PROBLEM REQUIREMENTS – Count every line that holds the string "axes", then give that number alone.

RECORDED DATA –
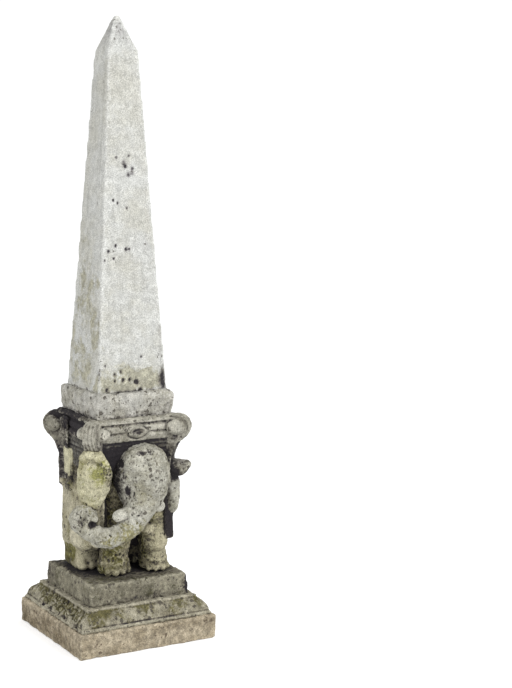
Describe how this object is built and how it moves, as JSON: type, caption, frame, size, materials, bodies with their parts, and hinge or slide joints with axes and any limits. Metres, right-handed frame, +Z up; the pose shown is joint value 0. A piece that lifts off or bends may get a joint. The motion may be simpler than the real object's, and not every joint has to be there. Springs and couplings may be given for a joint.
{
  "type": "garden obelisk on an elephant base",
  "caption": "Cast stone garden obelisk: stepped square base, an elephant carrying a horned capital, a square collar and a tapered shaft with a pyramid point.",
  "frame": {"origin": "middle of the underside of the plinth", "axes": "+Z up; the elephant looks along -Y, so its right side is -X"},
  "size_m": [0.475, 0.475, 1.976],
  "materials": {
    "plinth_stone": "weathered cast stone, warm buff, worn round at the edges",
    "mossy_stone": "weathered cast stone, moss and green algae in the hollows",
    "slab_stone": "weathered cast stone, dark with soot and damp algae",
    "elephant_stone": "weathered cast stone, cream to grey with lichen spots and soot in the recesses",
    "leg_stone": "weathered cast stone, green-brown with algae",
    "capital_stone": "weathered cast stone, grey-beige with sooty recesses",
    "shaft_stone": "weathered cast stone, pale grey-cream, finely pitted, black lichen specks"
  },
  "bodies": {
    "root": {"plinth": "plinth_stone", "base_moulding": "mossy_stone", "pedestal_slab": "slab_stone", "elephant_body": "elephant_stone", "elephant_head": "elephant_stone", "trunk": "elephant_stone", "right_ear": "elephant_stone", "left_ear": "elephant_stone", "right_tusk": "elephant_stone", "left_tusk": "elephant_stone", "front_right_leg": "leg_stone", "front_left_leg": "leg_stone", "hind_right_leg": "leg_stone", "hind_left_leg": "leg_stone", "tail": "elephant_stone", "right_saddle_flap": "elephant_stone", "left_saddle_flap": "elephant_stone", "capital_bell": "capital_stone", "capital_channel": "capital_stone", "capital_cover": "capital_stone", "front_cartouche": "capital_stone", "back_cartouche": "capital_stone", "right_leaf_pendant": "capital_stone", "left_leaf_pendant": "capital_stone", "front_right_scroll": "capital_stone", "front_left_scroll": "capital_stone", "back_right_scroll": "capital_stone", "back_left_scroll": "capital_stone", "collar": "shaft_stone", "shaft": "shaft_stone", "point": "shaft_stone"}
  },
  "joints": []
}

ANSWER FOR THIS EXERCISE – 2